Add in The Paradoxically Endless “1-Time” Restructuring Charges and The Corporate Profit Rainbow Gets Even Brighter.

Bad = Good. Good = Great. Great = Awesome. Awesome = Nirvana. Capital Markets Have Taken A Que From Central Banks And Have Also Transformed Into Money Trees Without Risk.

99.9% of John Q. Public Could Not Even Define A Central Bank. Nor Does He Care…Ignorantly Enabling A Most Radical Economic Experiment That Morphs Larger Every Week…Singularly Hell Bent On Stoking Inflation Toward A Random 2% Target…With Most Of The Globe’s Wealth At Stake.

Plus “Thought-Leaders” In The Know, such as Bridgewater’s Dalio, postulate about a “Beautiful [Central Bank] Balance Sheet Normalization”.  El Erian Can Only “High-Five” The Idea.  

Everybody = “All In”.


On The Other Hand…What Could Change This Ecstatic Capital Market Status Quo?
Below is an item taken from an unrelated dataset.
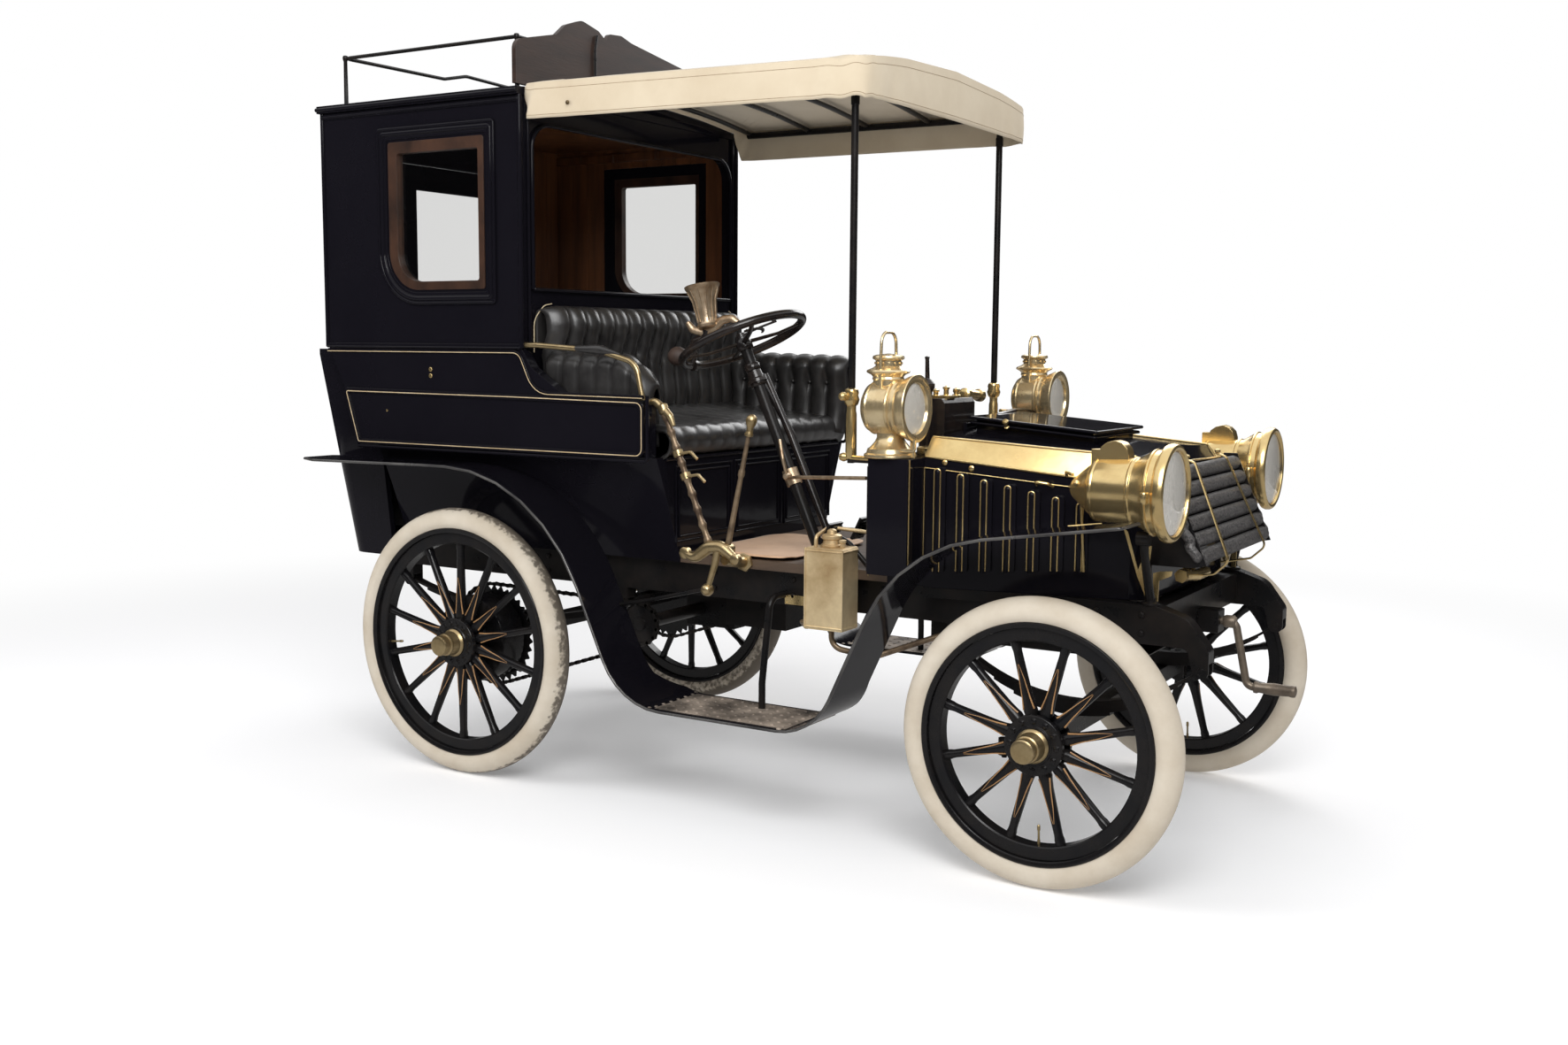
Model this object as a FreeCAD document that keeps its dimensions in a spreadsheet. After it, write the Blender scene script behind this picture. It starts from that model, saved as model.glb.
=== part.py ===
import FreeCAD, Part
import math
import os
import re
from FreeCAD import Placement, Rotation, Vector

# A brass era motor car with a rear-entrance limousine body.
# X points forward, Y to the car's left and Z up.  The origin lies on the ground
# below the middle of the car's length; every sub-part is drawn from the rear
# axle and then moved there as a whole.

doc = FreeCAD.newDocument("brass_era_car")
sheet = doc.addObject("Spreadsheet::Sheet", "Sizes")

# name, millimetres (or degrees or a count), meaning
SIZES = (
    ("wheelbase", 2114, "front axle ahead of the rear axle"),
    ("half_track", 690, "wheel plane from the centre line"),
    ("front_reach", 526, "front axle to the crank's grip"),
    ("rear_reach", 845, "rear axle to the back of the tonneau"),
    ("front_tyre_radius", 405, "front tyre on the ground"),
    ("rear_tyre_radius", 460, "rear tyre on the ground"),
    ("tyre_section", 90, "width of every tyre"),
    ("rim_depth", 75, "tyre's tread to its rim"),
    ("front_spokes", 12, "spokes in a front wheel"),
    ("rear_spokes", 14, "spokes in a rear wheel"),
    ("stub_radius", 20, "axle's end in a hub"),
    ("running_gap", 0.3, "clearance of a turning fit"),
    ("hub_inside", 75, "front hub's inner end from the wheel plane"),
    ("drum_inside", 178, "rear hub's inner end from the wheel plane"),
    ("chain_half", 522, "chain line from the centre line"),
    ("hub_outside", 120, "hub cap's end from the wheel plane"),
    ("flange_radius", 95, "hub flange that clamps the spokes"),
    ("kingpin_half", 568, "kingpin from the centre line"),
    ("kingpin_radius", 10, "kingpin"),
    ("steer_arm", 150, "kingpin to the track rod's eye"),
    ("frame_base", 660, "underside of the chassis rails"),
    ("frame_height", 110, "depth of the chassis rails"),
    ("frame_half", 440, "outer face of the chassis rails"),
    ("rail_width", 50, "thickness of a chassis rail"),
    ("spring_eye", 600, "height of the spring eyes"),
    ("spring_width", 36, "width of a leaf"),
    ("floor_thickness", 30, "floor boards"),
    ("body_half", 646, "half width of the body"),
    ("wall", 30, "cabin wall"),
    ("belt_height", 1463, "belt line"),
    ("roof_height", 2310, "cabin's cornice"),
    ("cabin_front_x", 245, "front of the cabin"),
    ("cabin_rear_x", -671, "rear wall of the cabin"),
    ("seat_front_x", 766, "front edge of the driver's seat box"),
    ("waist_height", 1119, "body side's lower moulding and the seat box"),
    ("cushion_height", 75, "driver's cushion"),
    ("dash_x", 1532, "rear edge of the dashboard"),
    ("dash_depth", 130, "dashboard box front to back"),
    ("dash_half", 610, "half width of the dashboard"),
    ("dash_height", 1155, "top of the dashboard"),
    ("hood_front_x", 2250, "front edge of the hood's straight part"),
    ("fender_outer", 760, "outer edge of a fender"),
    ("fender_thickness", 5, "fender sheet"),
    ("step_height", 340, "running step"),
    ("canopy_front_x", 1505, "front of the canopy"),
    ("canopy_height", 2309, "canopy's edge at the front"),
    ("valance", 110, "depth of the canopy's valance"),
    ("post_x", 1428, "canopy's front posts"),
    ("post_half", 525, "canopy's front posts from the centre line"),
    ("wheel_rake", 24, "steering column's lean in degrees"),
    ("driver_y", 350, "steering column from the centre line"),
    ("steering_radius", 220, "steering wheel"),
)
for row, (name, number, meaning) in enumerate(SIZES, 1):
    sheet.set("A%d" % row, meaning)
    sheet.set("B%d" % row, str(number))
    sheet.setAlias("B%d" % row, name)
doc.recompute()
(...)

There Are Really Only 5 Explanations [beyond an unpredictable geo-political event such as 9/11]:

1. Inflation =
Somehow Gains Traction + Quickly Leaps…Relieving The Globe of QE’s Argued Necessity.

With QE Quickly Exterminated…The Capital Market Dominoes Logically Fall. Game Over For Financial Assets. It Would Be Brutal.

2. Deflationary Forces =
Build Momentum & Organically Drive Down GDP.  The Basic Idea = The Economy Becomes Effectively Immune To QE [after 8+ years of treatment]  & Initiates A Belief That QE = Part of The Economic Problem Rather Than Part of the Solution.

The Capital Markets Response, In This Case, Would be More Dramatic Than The Inflationary Impact Described Above.

3. Central Bank Powers Emasculated =
If The Power to Print Currency + Buy Assets Were Removed or Required Legislative Approval [somewhat linked to #2].


4. Stock Market Crash Leads To Economic Slow-Down =
There Is Plenty Of Well Documented Fuel To Support This Hypothesis…But The Igniting Spark Has Not Yet Emerged.

Very Quickly All Of That Share Repurchase Capital, Expended By Corporate Board’s, Would Be “Out Of The Money” and Sharply Questioned/Re-Directed Moving Forward.

5. Digital Crypto-Currencies =
Like/Trust Them or Not They Are An Emerging Transactional Force.

And They Offer The Massively Attractive Feature of Finite Supply…Unlike Fiat Currencies. This Is Just Another Iteration Of The Contemporary Technology Revolution.

It Is A Slow Moving Train But It Is A Considered Alternative To Existing Currencies As We Know Them.